**Set problem**
Reproduce the span that opens at the line containing "obj.data.transform(obj.matrix_world)" and closes at the line containing "1).reshape(-1, p.shape[1]), p[-1:]])", both lines included, without alteration and without any other line.

----- Data for this task -----

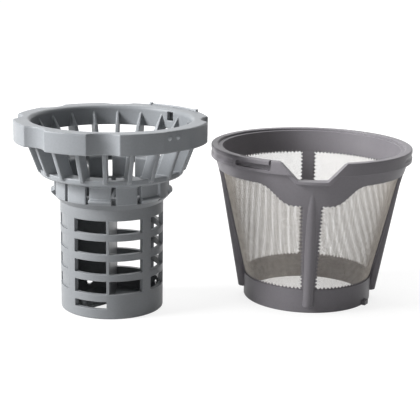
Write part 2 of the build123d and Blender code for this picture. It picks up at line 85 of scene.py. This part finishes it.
# Lights: place, width and height in metres, and power in watts
AIM = Vector((0.06, 0.01, 0.06))
LAMPS = {
    "key": ((-1.35, -0.35, 0.82), (0.7, 0.7), 51),
    "top": ((0.1, 0.8, 1.35), (1.2, 0.7), 14),
    "fill": ((-0.2, -1.5, 0.3), (1.2, 0.6), 3.0),
}
WORLD_LIGHT, WORLD_SHOWN = 0.05, 1.0

# Floor: the tone that lights the object, the tone that shows its shadow, and the white added for the camera,
# which rises with the distance from the origin
FLOOR_CORNERS = [(-8, -6, 0), (8, -6, 0), (8, 14, 0), (-8, 14, 0)]
FLOOR_TONE, SHADOW_TONE = 0.6, 0.22
GLOW_START, GLOW_END, GLOW_NEAR, GLOW_FAR = 0.16, 0.6, 0.84, 1.02


def place_camera():
    """Sets the camera where the photograph was taken from."""
    data = bpy.data.cameras.new("camera")
    data.sensor_width = SENSOR
    data.lens = SENSOR * FOCAL_PIXELS / PHOTO_WIDTH
    data.clip_start, data.clip_end = 0.01, 100
    camera = bpy.data.objects.new("camera", data)
    scene.collection.objects.link(camera)
    camera.matrix_world = (Matrix.Translation(CAMERA_PLACE)
                           @ Matrix.Rotation(math.pi / 2 - CAMERA_DOWN, 4, "X")
                           @ Matrix.Rotation(CAMERA_ROLL, 4, "Z"))
    scene.camera = camera


# Node materials
class Nodes:
    """Adds nodes to a node tree and joins them."""

    def __init__(self, tree):
        self.tree = tree

    def add(self, kind, **values):
        node = self.tree.nodes.new(kind)
        for key, value in values.items():
            setattr(node, key, value)
        return node

    def join(self, a, b):
        self.tree.links.new(a, b)

    def span(self, value, start, end, low, high):
        """Maps a value from start..end to low..high, and holds it there outside."""
        node = self.add("ShaderNodeMapRange")
        for key, number in (("From Min", start), ("From Max", end), ("To Min", low), ("To Max", high)):
            node.inputs[key].default_value = number
        self.join(value, node.inputs["Value"])
        return node.outputs[0]

    def larger(self, a, b):
        node = self.add("ShaderNodeMath", operation="MAXIMUM")
        self.join(a, node.inputs[0])
        self.join(b, node.inputs[1])
        return node.outputs[0]

    def shows_backdrop(self):
        """One for the rays that see a white backdrop: camera, glossy and transmission rays."""
        path = self.add("ShaderNodeLightPath")
        value = path.outputs["Is Camera Ray"]
        for kind in ("Is Glossy Ray", "Is Transmission Ray"):
            value = self.larger(value, path.outputs[kind])
        return value


class Finish(Nodes):
    """A node material, built step by step."""

    def __init__(self, name):
        self.material = bpy.data.materials.new(name)
        self.material.use_nodes = True
        super().__init__(self.material.node_tree)
        self.shader = self.tree.nodes["Principled BSDF"]
        self.output = self.tree.nodes["Material Output"]
        self.place = self.add("ShaderNodeTexCoord").outputs["Object"]

    def noise(self, scale, detail, rough, stretch=None):
        node = self.add("ShaderNodeTexNoise")
        node.inputs["Scale"].default_value = scale
        node.inputs["Detail"].default_value = detail
        node.inputs["Roughness"].default_value = rough
        source = self.place
        if stretch:
            mapping = self.add("ShaderNodeMapping")
            mapping.inputs["Scale"].default_value = stretch
            self.join(self.place, mapping.inputs["Vector"])
            source = mapping.outputs["Vector"]
        self.join(source, node.inputs["Vector"])
        return node.outputs["Fac"]

    def ramp(self, factor, *stops):
        """Colours or greys at their places between 0 and 1."""
        node = self.add("ShaderNodeValToRGB")
        for element, (place, colour) in zip(node.color_ramp.elements, stops):
            element.position = place
            element.color = (*colour, 1.0) if hasattr(colour, "__len__") else (colour,) * 3 + (1.0,)
        self.join(factor, node.inputs["Fac"])
        return node.outputs["Color"]

    def mix(self, kind, factor, a, b):
        """Mixes two colours. Sockets 0, 6 and 7 are the factor and the colours, and output 2 is the result."""
        node = self.add("ShaderNodeMix", data_type="RGBA", blend_type=kind)
        for socket, value in ((node.inputs[0], factor), (node.inputs[6], a), (node.inputs[7], b)):
            if hasattr(value, "is_linked"):
                self.join(value, socket)
            elif hasattr(value, "__len__"):
                socket.default_value = (*value, 1.0)
            else:
                socket.default_value = value
        return node.outputs[2]

    def measure(self, operation, a):
        """A vector node that gives one number, with its first input joined."""
        node = self.add("ShaderNodeVectorMath", operation=operation)
        self.join(a, node.inputs[0])
        return node

    def bump(self, height, distance, strength, normal=None):
        node = self.add("ShaderNodeBump")
        node.inputs["Strength"].default_value = strength
        node.inputs["Distance"].default_value = distance
        self.join(height, node.inputs["Height"])
        if normal:
            self.join(normal, node.inputs["Normal"])
        return node.outputs["Normal"]


def paint_proud_highlights(g, painted_highlight, above, pips):
    """Adds painted highlights where the plastic stands proud: over a height, which is the latch bar's top, and
    on small pips.
    """
    split = g.add("ShaderNodeSeparateXYZ")
    g.join(g.place, split.inputs[0])
    painted_highlight = g.larger(painted_highlight, g.span(split.outputs["Z"], above, above + 0.0003, 0.0, 0.6))
    for pip in pips:
        away = g.measure("DISTANCE", g.place)
        away.inputs[1].default_value = pip
        painted_highlight = g.larger(painted_highlight, g.span(away.outputs["Value"], 0.0015, 0.0011, 0.0, 1.0))
    return painted_highlight


def moulded(name, dark, light, rough, edge=0.0004, proud=None):
    """Injection-moulded plastic: faint flow marks, fine grain, and soft edges painted pale as highlights."""
    g = Finish(name)
    flow = g.ramp(g.noise(16, 4, 0.55, stretch=(1, 1, 0.35)), (0.3, dark), (0.72, light))
    fleck = g.ramp(g.noise(900, 2, 0.6), (0.35, 0.86), (0.6, 1.0))
    colour = g.mix("MULTIPLY", 0.35, flow, fleck)

    # painted edge highlights: paler where the rounded normal leaves the true one
    bevel = g.add("ShaderNodeBevel", samples=6)
    bevel.inputs["Radius"].default_value = edge
    facing = g.measure("DOT_PRODUCT", bevel.outputs["Normal"])
    g.join(g.add("ShaderNodeNewGeometry").outputs["Normal"], facing.inputs[1])
    painted_highlight = g.span(facing.outputs["Value"], 0.99, 0.8, 0.0, 0.55)
    # painted highlights on the latch bar's top and on the two pips
    if proud:
        painted_highlight = paint_proud_highlights(g, painted_highlight, *proud)
    # the painted highlights lighten the colour towards this pale tone
    pale = tuple(min(1.0, 1.75 * c) for c in light)
    g.join(g.mix("MIX", painted_highlight, colour, pale), g.shader.inputs["Base Color"])

    # patchy gloss, a slight wave and the eroded grain
    patch = g.noise(40, 3, 0.6)
    g.join(g.ramp(patch, (0.3, rough - 0.05), (0.7, rough + 0.06)), g.shader.inputs["Roughness"])
    wave = g.bump(g.noise(55, 2, 0.5), 0.00012, 0.5, bevel.outputs["Normal"])
    g.join(g.bump(g.noise(2600, 3, 0.6), 0.00003, 0.6, wave), g.shader.inputs["Normal"])
    g.shader.inputs["Specular IOR Level"].default_value = 0.28
    return g.material


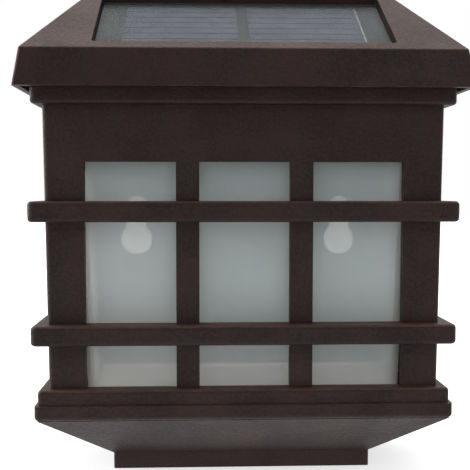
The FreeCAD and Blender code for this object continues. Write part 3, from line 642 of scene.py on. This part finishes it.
# ---- mesh making
def grid_mesh(name: str, points: np.ndarray, round_u: bool = False, round_v: bool = False) -> bpy.types.Mesh:
    """Mesh of a surface given as a grid of points.

    The quad at (i, j) joins the points (i, j), (i+1, j), (i+1, j+1) and (i, j+1). Where a
    direction is round, its last row joins its first.

    Args:
        name: the mesh's name.
        points: array of shape (nu, nv, 3), in metres.
        round_u: whether the first direction closes on itself.
        round_v: whether the second direction closes on itself.

    Returns:
        The mesh.
    """
    nu, nv = points.shape[:2]
    u = np.arange(nu if round_u else nu - 1)
    v = np.arange(nv if round_v else nv - 1)
    i, j = (a.ravel() for a in np.meshgrid(u, v, indexing="ij"))
    i1, j1 = (i + 1) % nu, (j + 1) % nv
    quads = np.stack((i * nv + j, i1 * nv + j, i1 * nv + j1, i * nv + j1), axis=1)
    mesh = bpy.data.meshes.new(name)
    mesh.from_pydata(points.reshape(-1, 3).tolist(), [], quads.tolist())
    return mesh


def turned(
    name: str, profile_mm: Sequence[tuple[float, float]], start: Vector, along: Vector, steps: int = 48,
) -> bpy.types.Mesh:
    """Solid of revolution: the profile's radius and height are carried round its axis.

    A point is start + height * along + radius * (cos a * side + sin a * other), for the angles
    a round the axis. A profile that starts and ends at radius 0 gives a closed solid.

    Args:
        name: the mesh's name.
        profile_mm: radius and height of each profile point.
        start: where the axis starts, in metres.
        along: unit direction of the axis.
        steps: points round the axis.

    Returns:
        The mesh, with its poles merged.
    """
    radius, height = np.array(profile_mm, float).T * MM
    angle = np.linspace(0.0, 2 * math.pi, steps, endpoint=False)
    side = np.array(along.orthogonal().normalized())
    other = np.cross(np.array(along), side)
    ring = np.cos(angle)[None, :, None] * side + np.sin(angle)[None, :, None] * other
    points = np.array(start) + height[:, None, None] * np.array(along) + radius[:, None, None] * ring
    return tidy(grid_mesh(name, points, round_v=True))


def bricks(name: str, boxes_mm: Sequence[Sequence[float]]) -> bpy.types.Mesh:
    """Mesh of several boxes at once.

    Corner k of a box takes its low or its high X, Y and Z by the three bits of k.

    Args:
        name: the mesh's name.
        boxes_mm: x0, x1, y0, y1, z0, z1 of each box.

    Returns:
        The mesh.
    """
    spans = np.array(boxes_mm, float).reshape(-1, 3, 2) * MM
    bits = np.array([[0, 0, 0], [1, 0, 0], [1, 1, 0], [0, 1, 0], [0, 0, 1], [1, 0, 1], [1, 1, 1], [0, 1, 1]])
    corners = np.stack([spans[:, axis, :][:, bits[:, axis]] for axis in range(3)], axis=2)
    sides = np.array([[0, 3, 2, 1], [4, 5, 6, 7], [0, 1, 5, 4], [1, 2, 6, 5], [2, 3, 7, 6], [3, 0, 4, 7]])
    faces = (sides[None] + 8 * np.arange(len(spans))[:, None, None]).reshape(-1, 4)
    mesh = bpy.data.meshes.new(name)
    mesh.from_pydata(corners.reshape(-1, 3).tolist(), [], faces.tolist())
    return mesh


def tidy(mesh: bpy.types.Mesh) -> bpy.types.Mesh:
    """Merges doubled points, closes caps and turns all faces outwards."""
    work = bmesh.new()
    work.from_mesh(mesh)
    bmesh.ops.remove_doubles(work, verts=work.verts, dist=1e-7)
    bmesh.ops.dissolve_degenerate(work, edges=work.edges, dist=1e-8)
    bmesh.ops.recalc_face_normals(work, faces=work.faces)
    work.to_mesh(mesh)
    work.free()
    return mesh


def soften(mesh: bpy.types.Mesh, radius_mm: float, steps: int = 2, angle_deg: float = 30.0) -> bpy.types.Mesh:
    """Breaks the sharp outer edges of a mesh and marks the new faces for rubbing and a painted edge highlight.

    Flat areas are first joined into whole faces. The broken edges get 1 in the point
    attribute "edge", which fades into the flat faces beside them.

    Args:
        mesh: the mesh, which is changed.
        radius_mm: width of the broken edge.
        steps: faces across it.
        angle_deg: edges sharper than this are broken.

    Returns:
        The same mesh.
    """
    work = bmesh.new()
    work.from_mesh(mesh)
    bmesh.ops.remove_doubles(work, verts=work.verts, dist=1e-6)
    bmesh.ops.dissolve_limit(work, angle_limit=FLAT_BELOW, verts=work.verts, edges=work.edges)
    limit = math.radians(angle_deg)
    layer = work.faces.layers.float.new("edge")
    sharp = [e for e in work.edges if e.is_manifold and e.is_convex and e.calc_face_angle() > limit]
    made = bmesh.ops.bevel(
        work, geom=sharp, offset=radius_mm * MM, offset_type="OFFSET", segments=steps, profile=0.5,
        affect="EDGES", clamp_overlap=True, miter_outer="SHARP",
    )
    for face in made["faces"]:
        face[layer] = 1.0
    work.to_mesh(mesh)
    work.free()
    return mesh


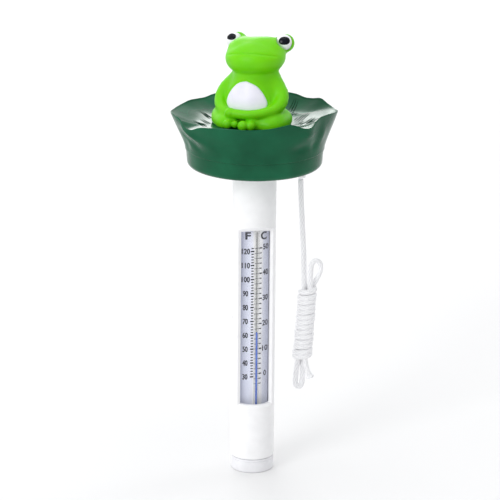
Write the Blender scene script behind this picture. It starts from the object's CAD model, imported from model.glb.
import bpy
import math
import numpy as np
import openvdb
from mathutils import Matrix, Vector


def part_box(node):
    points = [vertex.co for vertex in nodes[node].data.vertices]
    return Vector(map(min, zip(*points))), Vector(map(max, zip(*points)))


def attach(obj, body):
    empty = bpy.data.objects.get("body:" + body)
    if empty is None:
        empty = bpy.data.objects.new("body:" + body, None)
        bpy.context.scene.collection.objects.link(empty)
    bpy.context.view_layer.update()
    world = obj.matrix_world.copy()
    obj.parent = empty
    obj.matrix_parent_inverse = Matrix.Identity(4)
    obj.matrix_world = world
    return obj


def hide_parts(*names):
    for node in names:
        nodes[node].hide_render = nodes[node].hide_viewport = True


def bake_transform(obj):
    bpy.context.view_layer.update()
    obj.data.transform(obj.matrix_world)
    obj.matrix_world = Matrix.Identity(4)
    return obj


# Looks of the floating pool thermometer. Shapes are worked out in millimetres in the frame of the packed
# model and made in metres.

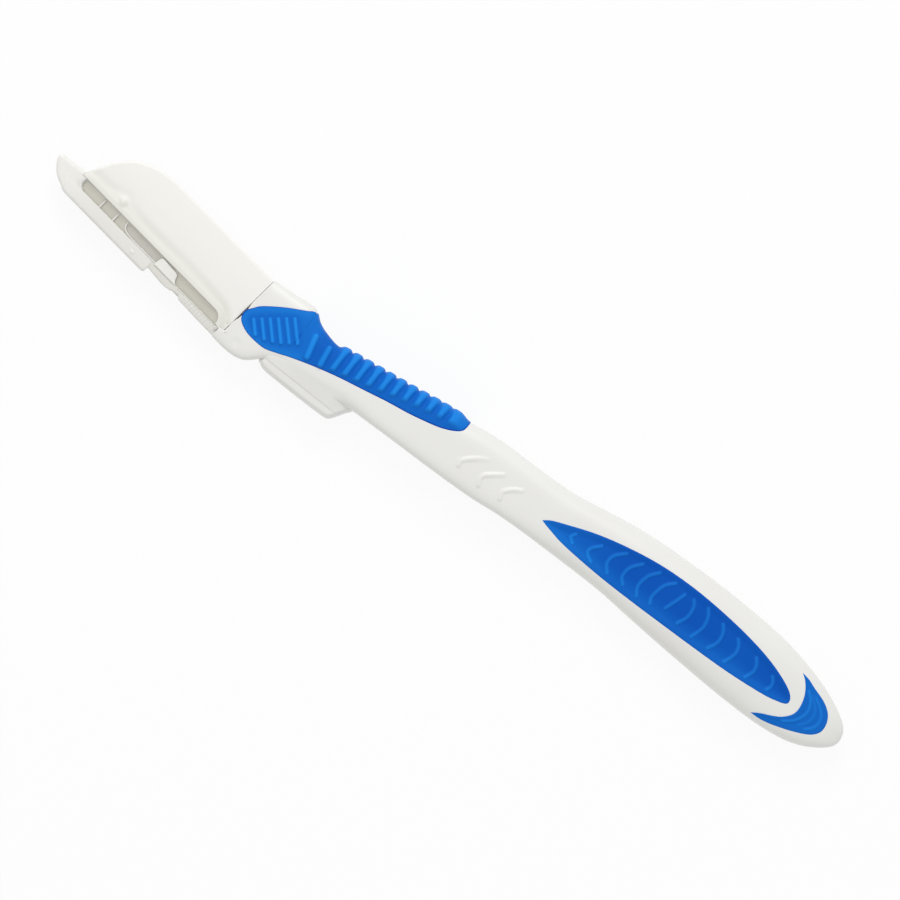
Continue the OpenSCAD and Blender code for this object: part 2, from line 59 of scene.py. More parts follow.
# %% Frames of the handle and of the head
MM = 0.001
LENGTH, WIDTH, THICK = 116.2, 13.8, 8.8
GROUND_Z = -4.2
MID = np.array([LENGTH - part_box("handle_core")[1][0] / MM, -0.2553, GROUND_Z])
TILT = np.radians(8.65)
SEAM_Y = 0.324 * WIDTH


def on_handle(x, y, z):
    """Points of the handle's frame, as rows of x, y and z where the solids lie."""
    return np.stack(np.broadcast_arrays(x - MID[0], y - MID[1], z - MID[2]), -1)


def on_head(u, v, z):
    """Points of the head's frame, where the solids lie."""
    x = -u * np.cos(TILT) + v * np.sin(TILT)
    y = u * np.sin(TILT) + v * np.cos(TILT) + SEAM_Y
    return on_handle(x, y, z)


print("middle of the razor on the handle's axis:", MID.round(3))

# %% [markdown]
# ## Curves and distances
# An outline is given by a few points, and a smooth curve runs through them. Many details depend on
# how far a point is from such a line: a rounded rim, a raised rib, a groove. One function measures
# that distance for thousands of points together, and small profiles turn it into a height.

# %% Curves, distances and profiles
def curve(points, steps):
    """A smooth open curve through the points, with so many steps between neighbours."""
    p = np.asarray(points, float)
    b, c = p[:-1], p[1:]
    a, d = np.vstack([p[:1], p[:-2]]), np.vstack([p[2:], p[-1:]])
    rows = [(2 * b + (c - a) * t + (2 * a - 5 * b + 4 * c - d) * t * t
             + (3 * b - a - 3 * c + d) * t ** 3) / 2 for t in np.arange(steps) / steps]
    return np.vstack([np.stack(rows, 1).reshape(-1, p.shape[1]), p[-1:]])


def distance(x, y, path):
    """Distance from each point to the nearest place on an open path."""
    spots = np.stack([np.ravel(x), np.ravel(y)], 1)
    best = np.full(len(spots), 1e9)
    for a, b in zip(path[:-1], path[1:]):
        run = b - a
        t = np.clip((spots - a) @ run / max(run @ run, 1e-12), 0, 1)
        best = np.minimum(best, np.hypot(*(spots - a - t[:, None] * run).T))
    return best.reshape(np.shape(x))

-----

**Exercise output**
    obj.data.transform(obj.matrix_world)
    obj.matrix_world = Matrix.Identity(4)
    return obj


# Looks of the floating pool thermometer. Shapes are worked out in millimetres in the frame of the packed
# model and made in metres.

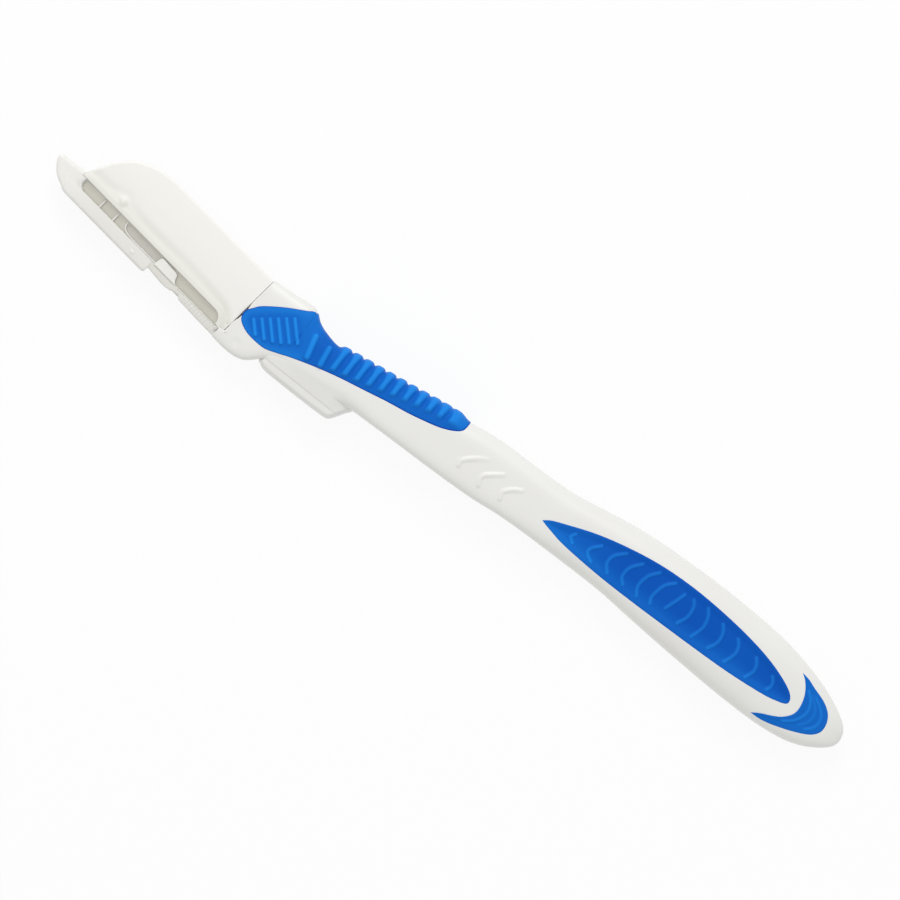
Continue the OpenSCAD and Blender code for this object: part 2, from line 59 of scene.py. More parts follow.
# %% Frames of the handle and of the head
MM = 0.001
LENGTH, WIDTH, THICK = 116.2, 13.8, 8.8
GROUND_Z = -4.2
MID = np.array([LENGTH - part_box("handle_core")[1][0] / MM, -0.2553, GROUND_Z])
TILT = np.radians(8.65)
SEAM_Y = 0.324 * WIDTH


def on_handle(x, y, z):
    """Points of the handle's frame, as rows of x, y and z where the solids lie."""
    return np.stack(np.broadcast_arrays(x - MID[0], y - MID[1], z - MID[2]), -1)


def on_head(u, v, z):
    """Points of the head's frame, where the solids lie."""
    x = -u * np.cos(TILT) + v * np.sin(TILT)
    y = u * np.sin(TILT) + v * np.cos(TILT) + SEAM_Y
    return on_handle(x, y, z)


print("middle of the razor on the handle's axis:", MID.round(3))

# %% [markdown]
# ## Curves and distances
# An outline is given by a few points, and a smooth curve runs through them. Many details depend on
# how far a point is from such a line: a rounded rim, a raised rib, a groove. One function measures
# that distance for thousands of points together, and small profiles turn it into a height.

# %% Curves, distances and profiles
def curve(points, steps):
    """A smooth open curve through the points, with so many steps between neighbours."""
    p = np.asarray(points, float)
    b, c = p[:-1], p[1:]
    a, d = np.vstack([p[:1], p[:-2]]), np.vstack([p[2:], p[-1:]])
    rows = [(2 * b + (c - a) * t + (2 * a - 5 * b + 4 * c - d) * t * t
             + (3 * b - a - 3 * c + d) * t ** 3) / 2 for t in np.arange(steps) / steps]
    return np.vstack([np.stack(rows, 1).reshape(-1, p.shape[1]), p[-1:]])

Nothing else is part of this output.